◆ Provided information
::::::::

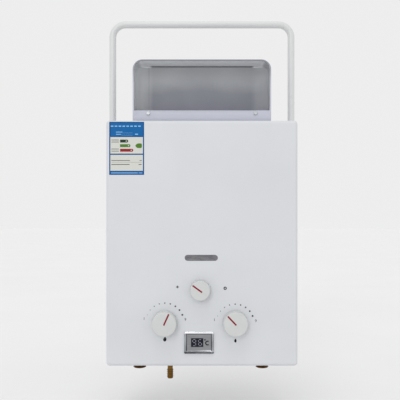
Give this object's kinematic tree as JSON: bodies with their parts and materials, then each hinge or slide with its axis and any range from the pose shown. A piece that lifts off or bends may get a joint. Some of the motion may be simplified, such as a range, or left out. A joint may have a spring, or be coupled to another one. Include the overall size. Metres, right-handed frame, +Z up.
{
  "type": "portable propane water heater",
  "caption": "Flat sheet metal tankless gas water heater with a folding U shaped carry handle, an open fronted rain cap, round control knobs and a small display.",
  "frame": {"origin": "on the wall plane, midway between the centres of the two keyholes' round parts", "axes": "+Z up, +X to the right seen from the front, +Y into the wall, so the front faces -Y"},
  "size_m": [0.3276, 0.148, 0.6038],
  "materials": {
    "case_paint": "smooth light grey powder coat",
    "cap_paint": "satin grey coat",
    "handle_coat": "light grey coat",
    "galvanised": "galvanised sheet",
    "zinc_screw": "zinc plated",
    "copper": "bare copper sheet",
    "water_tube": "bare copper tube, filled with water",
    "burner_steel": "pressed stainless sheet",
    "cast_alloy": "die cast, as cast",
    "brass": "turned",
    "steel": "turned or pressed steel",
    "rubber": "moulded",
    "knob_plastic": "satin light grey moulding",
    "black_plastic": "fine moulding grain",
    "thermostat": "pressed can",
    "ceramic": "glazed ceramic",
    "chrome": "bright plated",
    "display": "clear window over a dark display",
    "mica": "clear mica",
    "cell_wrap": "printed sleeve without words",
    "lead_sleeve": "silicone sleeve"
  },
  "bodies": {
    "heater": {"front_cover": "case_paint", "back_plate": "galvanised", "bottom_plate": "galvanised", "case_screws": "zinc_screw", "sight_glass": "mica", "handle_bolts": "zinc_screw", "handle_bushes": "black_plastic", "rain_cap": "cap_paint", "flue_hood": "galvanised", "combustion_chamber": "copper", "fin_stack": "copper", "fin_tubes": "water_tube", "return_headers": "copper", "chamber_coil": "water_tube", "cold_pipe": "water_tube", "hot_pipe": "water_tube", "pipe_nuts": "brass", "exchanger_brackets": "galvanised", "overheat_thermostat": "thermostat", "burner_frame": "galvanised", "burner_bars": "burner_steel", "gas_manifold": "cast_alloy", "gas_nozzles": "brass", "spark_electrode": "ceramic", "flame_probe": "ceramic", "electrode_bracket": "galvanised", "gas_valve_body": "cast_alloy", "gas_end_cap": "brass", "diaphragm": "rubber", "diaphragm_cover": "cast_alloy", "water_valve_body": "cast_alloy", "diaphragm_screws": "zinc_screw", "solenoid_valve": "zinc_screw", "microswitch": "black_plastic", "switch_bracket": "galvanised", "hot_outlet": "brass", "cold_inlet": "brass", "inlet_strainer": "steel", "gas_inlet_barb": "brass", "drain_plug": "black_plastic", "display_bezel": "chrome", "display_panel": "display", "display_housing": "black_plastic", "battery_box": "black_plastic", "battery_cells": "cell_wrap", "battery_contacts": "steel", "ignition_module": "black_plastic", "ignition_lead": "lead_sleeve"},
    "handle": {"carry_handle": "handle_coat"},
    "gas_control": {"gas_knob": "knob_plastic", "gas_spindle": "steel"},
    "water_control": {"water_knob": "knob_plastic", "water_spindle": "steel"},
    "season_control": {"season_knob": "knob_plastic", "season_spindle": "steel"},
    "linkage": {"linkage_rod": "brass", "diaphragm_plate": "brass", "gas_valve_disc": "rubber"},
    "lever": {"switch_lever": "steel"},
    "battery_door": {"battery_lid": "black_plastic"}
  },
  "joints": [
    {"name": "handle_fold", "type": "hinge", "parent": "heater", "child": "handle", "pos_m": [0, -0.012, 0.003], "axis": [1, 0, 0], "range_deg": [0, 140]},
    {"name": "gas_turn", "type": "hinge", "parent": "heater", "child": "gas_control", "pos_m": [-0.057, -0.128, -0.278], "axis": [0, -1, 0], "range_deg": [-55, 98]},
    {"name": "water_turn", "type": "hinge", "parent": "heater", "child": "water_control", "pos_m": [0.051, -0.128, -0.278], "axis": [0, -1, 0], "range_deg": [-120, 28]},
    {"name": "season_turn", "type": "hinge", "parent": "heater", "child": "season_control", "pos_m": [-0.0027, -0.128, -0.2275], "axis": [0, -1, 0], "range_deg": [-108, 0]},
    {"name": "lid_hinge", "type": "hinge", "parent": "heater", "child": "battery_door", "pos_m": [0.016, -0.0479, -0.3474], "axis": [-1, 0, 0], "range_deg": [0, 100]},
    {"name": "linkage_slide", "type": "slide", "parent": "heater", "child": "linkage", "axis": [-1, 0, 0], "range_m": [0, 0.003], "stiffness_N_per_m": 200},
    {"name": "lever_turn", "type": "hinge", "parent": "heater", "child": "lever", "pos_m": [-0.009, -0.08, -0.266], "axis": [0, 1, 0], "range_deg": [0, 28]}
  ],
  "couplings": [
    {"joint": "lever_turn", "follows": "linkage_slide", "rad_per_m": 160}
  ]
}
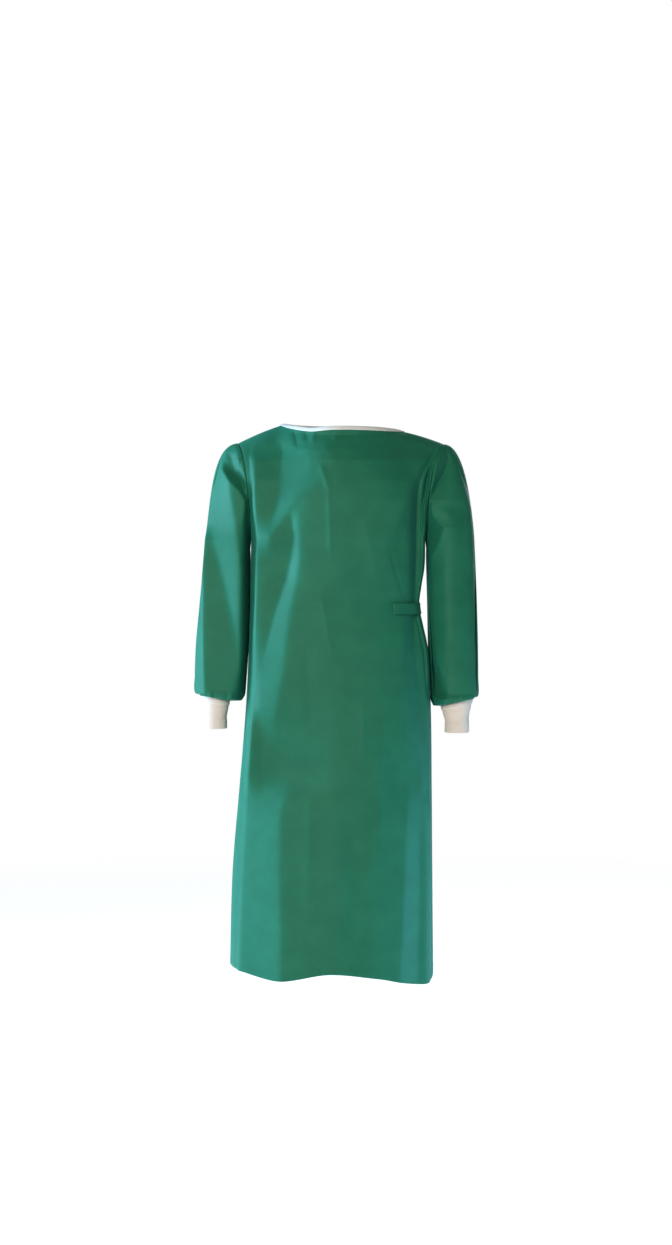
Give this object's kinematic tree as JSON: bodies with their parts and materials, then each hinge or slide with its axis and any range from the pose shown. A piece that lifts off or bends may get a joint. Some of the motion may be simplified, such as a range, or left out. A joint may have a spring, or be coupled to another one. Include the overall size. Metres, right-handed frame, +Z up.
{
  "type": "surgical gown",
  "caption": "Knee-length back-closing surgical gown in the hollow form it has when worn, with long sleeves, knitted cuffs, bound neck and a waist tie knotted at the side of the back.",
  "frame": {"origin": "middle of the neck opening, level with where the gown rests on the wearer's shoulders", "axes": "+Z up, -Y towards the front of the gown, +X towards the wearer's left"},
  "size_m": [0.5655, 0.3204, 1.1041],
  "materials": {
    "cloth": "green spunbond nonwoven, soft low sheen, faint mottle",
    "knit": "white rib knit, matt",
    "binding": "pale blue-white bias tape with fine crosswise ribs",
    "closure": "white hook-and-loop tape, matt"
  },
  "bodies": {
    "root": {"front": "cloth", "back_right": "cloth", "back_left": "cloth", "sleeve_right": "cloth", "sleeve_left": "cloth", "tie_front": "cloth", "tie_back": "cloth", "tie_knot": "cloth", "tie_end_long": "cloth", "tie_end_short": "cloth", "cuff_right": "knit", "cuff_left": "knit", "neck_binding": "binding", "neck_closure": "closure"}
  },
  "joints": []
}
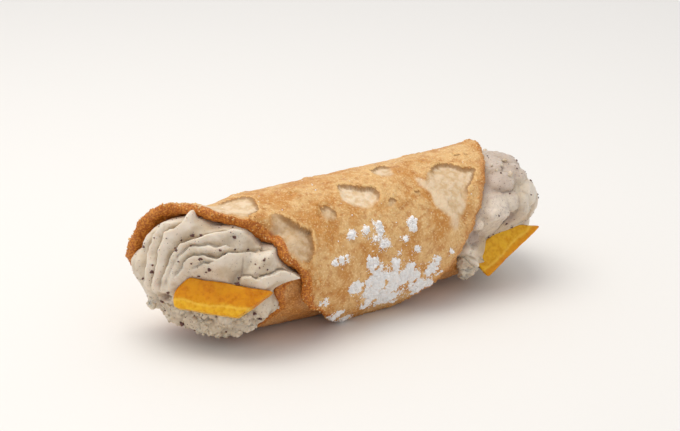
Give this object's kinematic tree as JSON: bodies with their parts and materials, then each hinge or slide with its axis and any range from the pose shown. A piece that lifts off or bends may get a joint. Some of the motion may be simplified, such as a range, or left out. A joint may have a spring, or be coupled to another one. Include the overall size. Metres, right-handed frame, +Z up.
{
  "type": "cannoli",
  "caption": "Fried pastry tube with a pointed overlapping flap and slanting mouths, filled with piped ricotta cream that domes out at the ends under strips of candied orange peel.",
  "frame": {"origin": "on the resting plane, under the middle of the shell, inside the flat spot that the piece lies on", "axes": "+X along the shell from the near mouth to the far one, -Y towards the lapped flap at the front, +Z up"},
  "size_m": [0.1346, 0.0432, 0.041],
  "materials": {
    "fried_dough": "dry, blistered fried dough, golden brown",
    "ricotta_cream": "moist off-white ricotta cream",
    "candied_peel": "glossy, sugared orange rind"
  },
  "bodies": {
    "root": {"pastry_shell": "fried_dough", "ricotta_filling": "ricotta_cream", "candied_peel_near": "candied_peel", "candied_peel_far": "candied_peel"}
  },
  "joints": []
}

::::::::

◆ Task description
Write out the whole listing again. Match it word for word.

◆ Solution
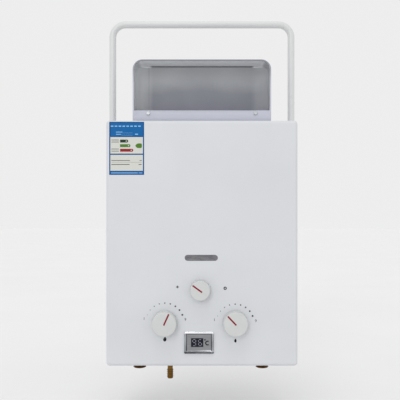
Give this object's kinematic tree as JSON: bodies with their parts and materials, then each hinge or slide with its axis and any range from the pose shown. A piece that lifts off or bends may get a joint. Some of the motion may be simplified, such as a range, or left out. A joint may have a spring, or be coupled to another one. Include the overall size. Metres, right-handed frame, +Z up.
{
  "type": "portable propane water heater",
  "caption": "Flat sheet metal tankless gas water heater with a folding U shaped carry handle, an open fronted rain cap, round control knobs and a small display.",
  "frame": {"origin": "on the wall plane, midway between the centres of the two keyholes' round parts", "axes": "+Z up, +X to the right seen from the front, +Y into the wall, so the front faces -Y"},
  "size_m": [0.3276, 0.148, 0.6038],
  "materials": {
    "case_paint": "smooth light grey powder coat",
    "cap_paint": "satin grey coat",
    "handle_coat": "light grey coat",
    "galvanised": "galvanised sheet",
    "zinc_screw": "zinc plated",
    "copper": "bare copper sheet",
    "water_tube": "bare copper tube, filled with water",
    "burner_steel": "pressed stainless sheet",
    "cast_alloy": "die cast, as cast",
    "brass": "turned",
    "steel": "turned or pressed steel",
    "rubber": "moulded",
    "knob_plastic": "satin light grey moulding",
    "black_plastic": "fine moulding grain",
    "thermostat": "pressed can",
    "ceramic": "glazed ceramic",
    "chrome": "bright plated",
    "display": "clear window over a dark display",
    "mica": "clear mica",
    "cell_wrap": "printed sleeve without words",
    "lead_sleeve": "silicone sleeve"
  },
  "bodies": {
    "heater": {"front_cover": "case_paint", "back_plate": "galvanised", "bottom_plate": "galvanised", "case_screws": "zinc_screw", "sight_glass": "mica", "handle_bolts": "zinc_screw", "handle_bushes": "black_plastic", "rain_cap": "cap_paint", "flue_hood": "galvanised", "combustion_chamber": "copper", "fin_stack": "copper", "fin_tubes": "water_tube", "return_headers": "copper", "chamber_coil": "water_tube", "cold_pipe": "water_tube", "hot_pipe": "water_tube", "pipe_nuts": "brass", "exchanger_brackets": "galvanised", "overheat_thermostat": "thermostat", "burner_frame": "galvanised", "burner_bars": "burner_steel", "gas_manifold": "cast_alloy", "gas_nozzles": "brass", "spark_electrode": "ceramic", "flame_probe": "ceramic", "electrode_bracket": "galvanised", "gas_valve_body": "cast_alloy", "gas_end_cap": "brass", "diaphragm": "rubber", "diaphragm_cover": "cast_alloy", "water_valve_body": "cast_alloy", "diaphragm_screws": "zinc_screw", "solenoid_valve": "zinc_screw", "microswitch": "black_plastic", "switch_bracket": "galvanised", "hot_outlet": "brass", "cold_inlet": "brass", "inlet_strainer": "steel", "gas_inlet_barb": "brass", "drain_plug": "black_plastic", "display_bezel": "chrome", "display_panel": "display", "display_housing": "black_plastic", "battery_box": "black_plastic", "battery_cells": "cell_wrap", "battery_contacts": "steel", "ignition_module": "black_plastic", "ignition_lead": "lead_sleeve"},
    "handle": {"carry_handle": "handle_coat"},
    "gas_control": {"gas_knob": "knob_plastic", "gas_spindle": "steel"},
    "water_control": {"water_knob": "knob_plastic", "water_spindle": "steel"},
    "season_control": {"season_knob": "knob_plastic", "season_spindle": "steel"},
    "linkage": {"linkage_rod": "brass", "diaphragm_plate": "brass", "gas_valve_disc": "rubber"},
    "lever": {"switch_lever": "steel"},
    "battery_door": {"battery_lid": "black_plastic"}
  },
  "joints": [
    {"name": "handle_fold", "type": "hinge", "parent": "heater", "child": "handle", "pos_m": [0, -0.012, 0.003], "axis": [1, 0, 0], "range_deg": [0, 140]},
    {"name": "gas_turn", "type": "hinge", "parent": "heater", "child": "gas_control", "pos_m": [-0.057, -0.128, -0.278], "axis": [0, -1, 0], "range_deg": [-55, 98]},
    {"name": "water_turn", "type": "hinge", "parent": "heater", "child": "water_control", "pos_m": [0.051, -0.128, -0.278], "axis": [0, -1, 0], "range_deg": [-120, 28]},
    {"name": "season_turn", "type": "hinge", "parent": "heater", "child": "season_control", "pos_m": [-0.0027, -0.128, -0.2275], "axis": [0, -1, 0], "range_deg": [-108, 0]},
    {"name": "lid_hinge", "type": "hinge", "parent": "heater", "child": "battery_door", "pos_m": [0.016, -0.0479, -0.3474], "axis": [-1, 0, 0], "range_deg": [0, 100]},
    {"name": "linkage_slide", "type": "slide", "parent": "heater", "child": "linkage", "axis": [-1, 0, 0], "range_m": [0, 0.003], "stiffness_N_per_m": 200},
    {"name": "lever_turn", "type": "hinge", "parent": "heater", "child": "lever", "pos_m": [-0.009, -0.08, -0.266], "axis": [0, 1, 0], "range_deg": [0, 28]}
  ],
  "couplings": [
    {"joint": "lever_turn", "follows": "linkage_slide", "rad_per_m": 160}
  ]
}
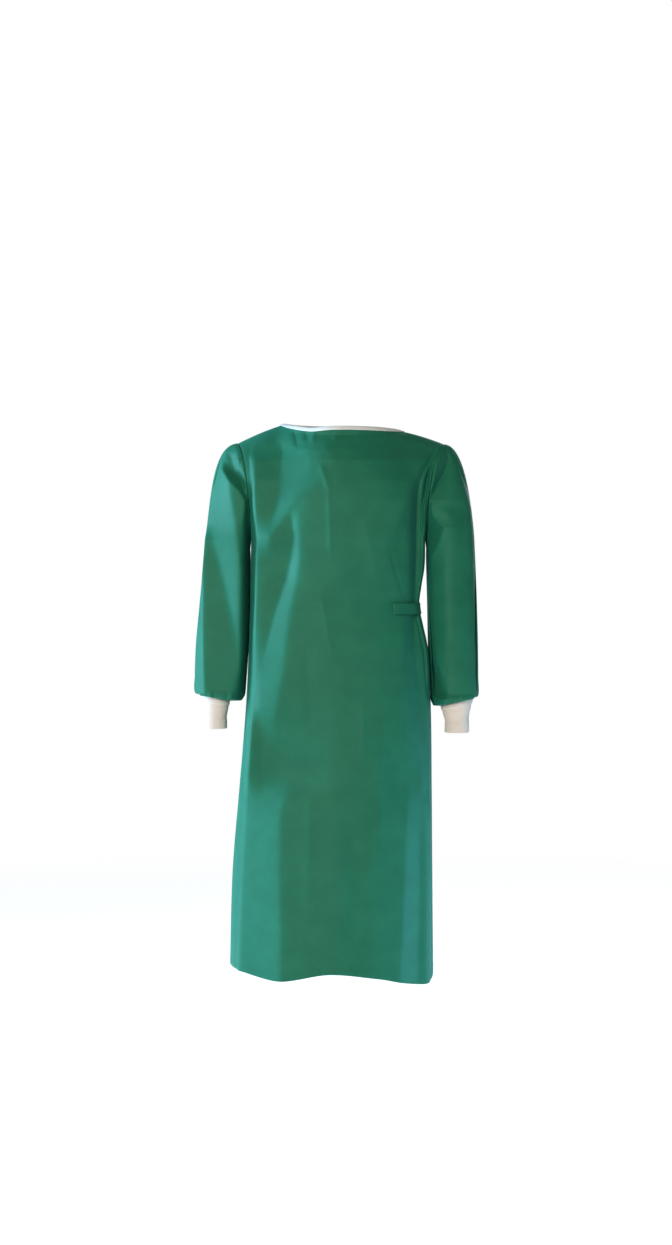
Give this object's kinematic tree as JSON: bodies with their parts and materials, then each hinge or slide with its axis and any range from the pose shown. A piece that lifts off or bends may get a joint. Some of the motion may be simplified, such as a range, or left out. A joint may have a spring, or be coupled to another one. Include the overall size. Metres, right-handed frame, +Z up.
{
  "type": "surgical gown",
  "caption": "Knee-length back-closing surgical gown in the hollow form it has when worn, with long sleeves, knitted cuffs, bound neck and a waist tie knotted at the side of the back.",
  "frame": {"origin": "middle of the neck opening, level with where the gown rests on the wearer's shoulders", "axes": "+Z up, -Y towards the front of the gown, +X towards the wearer's left"},
  "size_m": [0.5655, 0.3204, 1.1041],
  "materials": {
    "cloth": "green spunbond nonwoven, soft low sheen, faint mottle",
    "knit": "white rib knit, matt",
    "binding": "pale blue-white bias tape with fine crosswise ribs",
    "closure": "white hook-and-loop tape, matt"
  },
  "bodies": {
    "root": {"front": "cloth", "back_right": "cloth", "back_left": "cloth", "sleeve_right": "cloth", "sleeve_left": "cloth", "tie_front": "cloth", "tie_back": "cloth", "tie_knot": "cloth", "tie_end_long": "cloth", "tie_end_short": "cloth", "cuff_right": "knit", "cuff_left": "knit", "neck_binding": "binding", "neck_closure": "closure"}
  },
  "joints": []
}
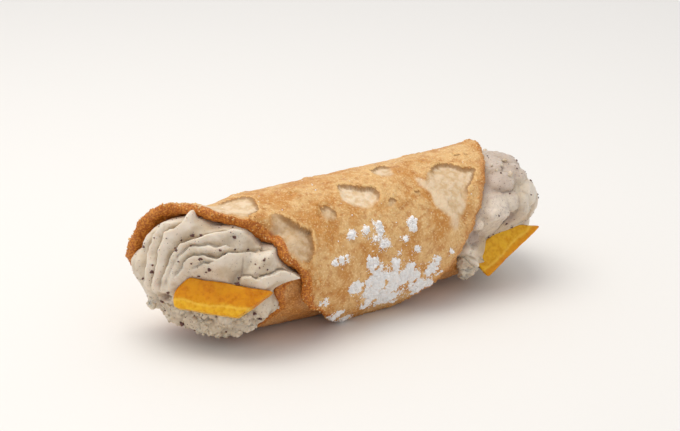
Give this object's kinematic tree as JSON: bodies with their parts and materials, then each hinge or slide with its axis and any range from the pose shown. A piece that lifts off or bends may get a joint. Some of the motion may be simplified, such as a range, or left out. A joint may have a spring, or be coupled to another one. Include the overall size. Metres, right-handed frame, +Z up.
{
  "type": "cannoli",
  "caption": "Fried pastry tube with a pointed overlapping flap and slanting mouths, filled with piped ricotta cream that domes out at the ends under strips of candied orange peel.",
  "frame": {"origin": "on the resting plane, under the middle of the shell, inside the flat spot that the piece lies on", "axes": "+X along the shell from the near mouth to the far one, -Y towards the lapped flap at the front, +Z up"},
  "size_m": [0.1346, 0.0432, 0.041],
  "materials": {
    "fried_dough": "dry, blistered fried dough, golden brown",
    "ricotta_cream": "moist off-white ricotta cream",
    "candied_peel": "glossy, sugared orange rind"
  },
  "bodies": {
    "root": {"pastry_shell": "fried_dough", "ricotta_filling": "ricotta_cream", "candied_peel_near": "candied_peel", "candied_peel_far": "candied_peel"}
  },
  "joints": []
}